Since the launch of the EITI campaign, greater transparency has led to a better understanding of the mechanisms through which resource wealth is diverted from state coffers. In Nigeria, for example, EITI audits between 2009 and 2011 revealed that one company owed tax payments from oil revenues totalling $8.3 billion – more than the government spent on education over the same period. As of May 2014, officials had managed to recoup some $443 million of the missing payments and had committed to working with the tax collecting agencies to recover the rest.
An EITI report by the Chad government in 2012 revealed that the country had no system of recording the flow of oil and gas revenues from companies to government accounts. This meant that officials were unable to monitor the extent to which companies paid what they were supposed to pay, increasing the risk of corruption and mismanagement. Since then, the government introduced a computerised revenue-tracking unit recording all payments from oil and gas companies.
Guinea has substantial bauxite and iron ore reserves, but an EITI audit in 2012 revealed that the mining sector accounted for just 17% of government revenues. The report also showed that the licence registry’s record of licences held by extractive companies was incomplete, and there was uncertainty over the validity of some licences. The government subsequently reformed licencing practices and the process of contract awards.
In 2013 Liberia also discovered that the procedure for awarding contracts was not being adhered to after examining EITI audit data on revenue payments and contracts within the oil and mining sector. The authorities conducted what they called a “post award process audit”, which looked at 68 contracts that had been awarded. They found that 62 had not complied with laws and regulations.

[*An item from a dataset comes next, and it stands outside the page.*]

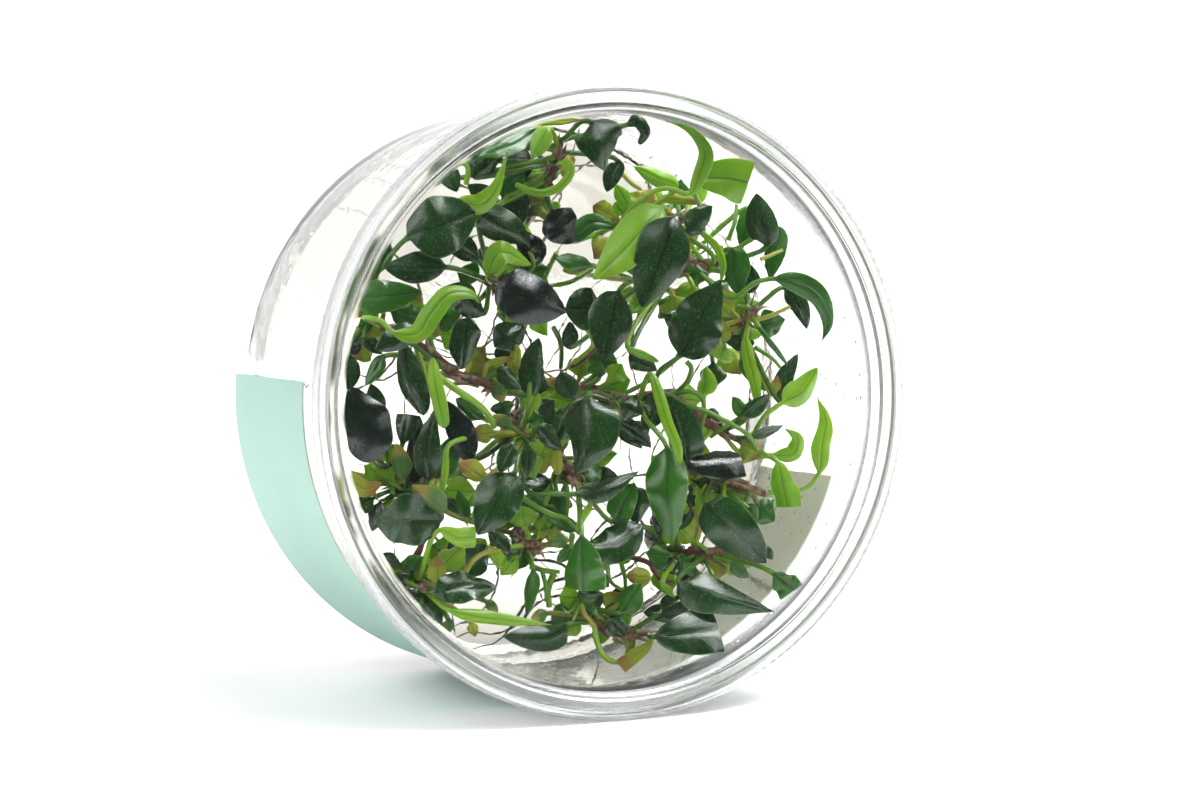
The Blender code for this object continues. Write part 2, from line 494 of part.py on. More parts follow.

While the provision of comprehensive and accurate revenue data is key to transparency, public debate over audit findings is central to accountability. In countries racked by conflict, this can be quite challenging. In Iraq, the EITI has been helping to organise discussions around the governance of the oil and gas industry. In perhaps one of the largest gatherings of civil society organisations in the country’s history, up to 600 participants from over 380 nationwide organisations met last November in Baghdad to elect local EITI representatives.

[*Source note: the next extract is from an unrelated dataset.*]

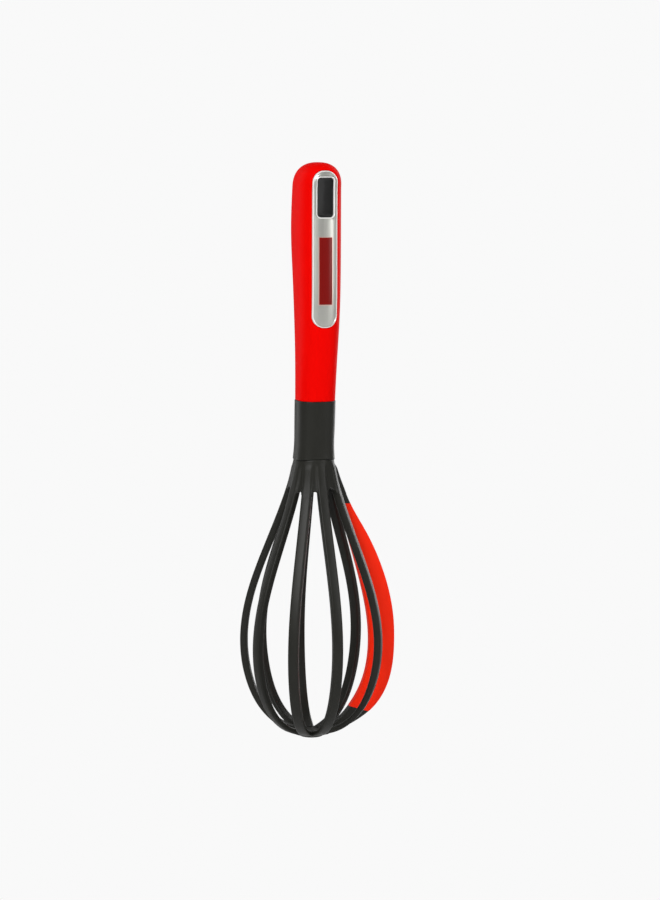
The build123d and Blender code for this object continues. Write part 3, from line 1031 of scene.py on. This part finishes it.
paper = bpy.data.materials.new("studio_paper")
paper.use_nodes = True
tree = paper.node_tree
shader = tree.nodes["Principled BSDF"]
shader.inputs["Base Color"].default_value = PAPER_WHITE
shader.inputs["Roughness"].default_value = 0.9
even_white = tree.nodes.new("ShaderNodeEmission")
even_white.inputs["Color"].default_value = SEEN_WHITE
seen_as(tree, shader.outputs["BSDF"], even_white.outputs["Emission"], "Material Output")
floor_mesh.materials.append(paper)

world = bpy.data.worlds.new("studio")
bpy.context.scene.world = world
world.use_nodes = True
tree = world.node_tree
room = tree.nodes["Background"]
room.inputs["Color"].default_value = (1, 1, 1, 1)
room.inputs["Strength"].default_value = ROOM_LIGHT
seen_room = tree.nodes.new("ShaderNodeBackground")
seen_room.inputs["Color"].default_value = SEEN_WHITE
seen_as(tree, room.outputs["Background"], seen_room.outputs["Background"], "World Output")


def soft_box(name, place, size, power):
    """Large soft lamp at a place, turned to the whisk."""
    lamp = bpy.data.lights.new(name, "AREA")
    lamp.shape = "RECTANGLE"
    lamp.size, lamp.size_y = size
    lamp.energy = power
    holder = linked(name, lamp)
    holder.location = place
    holder.rotation_euler = (Vector(CAMERA_AIM) - Vector(place)).to_track_quat("-Z", "Y").to_euler()


soft_box("key", place=(-1.0, -1.2, 0.9), size=(0.8, 0.9), power=26)
soft_box("fill", place=(1.1, -1.2, 0.4), size=(0.6, 1.0), power=9)
soft_box("rim", place=(-0.9, 1.1, 0.2), size=(0.5, 1.4), power=5)
soft_box("back_rim", place=(1.1, 0.9, 0.2), size=(0.5, 1.4), power=8)

camera_data = bpy.data.cameras.new("studio_camera")
camera_data.sensor_fit = "VERTICAL"
camera_data.sensor_height = SENSOR
camera_data.lens = FOCAL_SHARE * SENSOR
camera_data.shift_x = AXIS_SHIFT
camera = linked("studio_camera", camera_data)
away = Vector((math.sin(CAMERA_AZIMUTH) * math.cos(CAMERA_ELEVATION),
               -math.cos(CAMERA_AZIMUTH) * math.cos(CAMERA_ELEVATION), math.sin(CAMERA_ELEVATION)))
camera.location = Vector(CAMERA_AIM) + away * CAMERA_DISTANCE
look = (-away).to_track_quat("-Z", "Y")
camera.rotation_mode = "QUATERNION"
camera.rotation_quaternion = look @ Quaternion((0, 0, 1), CAMERA_ROLL)
bpy.context.scene.camera = camera
bpy.context.scene.view_settings.view_transform = "Standard"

Though the EITI has made impressive progress since its launch, it has not escaped criticism. For example, in 2013 the campaign group Human Rights Watch urged the initiative to incorporate more human rights requirements. It acknowledged that the EITI had contributed to greater disclosure of revenues from the oil, gas and mining sectors, but said that it had done little to enhance government accountability. The thrust of HRW’s argument is that it could be counterproductive to challenge a country’s record on extraction if the government restricts political opposition and freedom of speech because in some authoritarian states transparency becomes an empty gesture and merely gives governments a fig leaf of respectability.
In an open letter responding to the HRW criticism, Jonus Moburg, the head of the EITI Secretariat, said: “While some basic rights need to be in place to improve governance, we have concerns about taking this too far… [The HRW view] implies that transparency will only lead to change in ‘free countries’. Transparency can still contribute to change in countries with relatively poor HR record[s].”
Nonetheless, the EITI has taken some action to demonstrate its condemnation of repressive regimes. Azerbaijan’s recent crackdown on government critics led to it being relegated from Compliant to Candidate status, while Central African Republic, Guatemala, Indonesia, Tajikistan and Yemen have been suspended due to political instability or failure to meet disclosure deadlines.
Criticism has also been levelled at the EITI for its apparent hesitation over whether to include the disclosure of beneficial ownership as a membership requirement. This is a concern because there is evidence to suggest that corrupt officials often set up shell companies to enrich themselves from the awarding of contracts and licences.
In 2013 the EITI drew up provisions for a beneficial ownership disclosure requirement. Before going ahead with its implementation, the EITI wanted to test the feasibility of the move with a pilot involving 11 member countries. The pilot appears to have had mixed results, as a number of participants struggled to draw out ownership information from local companies. Part of the problem was that members were only encouraged to do so, not required. EITI spokesman Anders Tunold Krakenes attributed the slow progress on disclosure to the fact that “the countries have been navigating unchartered waters.”
Writing in the EITI’s latest Newsletter, EITI Chair Clare Short acknowledged that some countries in the pilot had real difficulty finding companies’ beneficial owners. As to whether disclosure should be made a requirement, she said: “The issue for the EITI is whether we should make something compulsory and set up many countries to fail or whether we should continue to encourage all countries to make progress on the issue. “ EITI points out that if a country fails a single aspect of an EITI requirement, it will lose its Compliant status.
Some activists now fear that the EITI will back-pedal on its commitment to transparency by diluting its proposed requirement on the disclosure of beneficial ownership. Rachel Owens of the campaign group Global Witness told Alaco that there seems to be “a lack of political will and a huge fear that countries will fail” to deliver on the requirement if it is introduced. “This is despite the growing evidence that hidden company ownership is the principal means of corruption in EITI countries. The world is watching to see if the initiative will take a stand in favour of greater transparency and assert its leadership globally.”
Following the pilot, the EITI says that most of the participating countries will continue to disclose information about companies’ beneficial ownership and others are exploring how to follow suit. According to Short, the EITI recently strengthened its requirements to help bring about long-term reform, but there is a need to be “intelligent and fair in testing the progress countries are making. The EITI’s future success could like in getting this balance right”.
The impact of EITI’s campaign on boosting transparency and accountability in the way extractive industries operate is undeniable. What is crucial, is that it continues to set the bar high.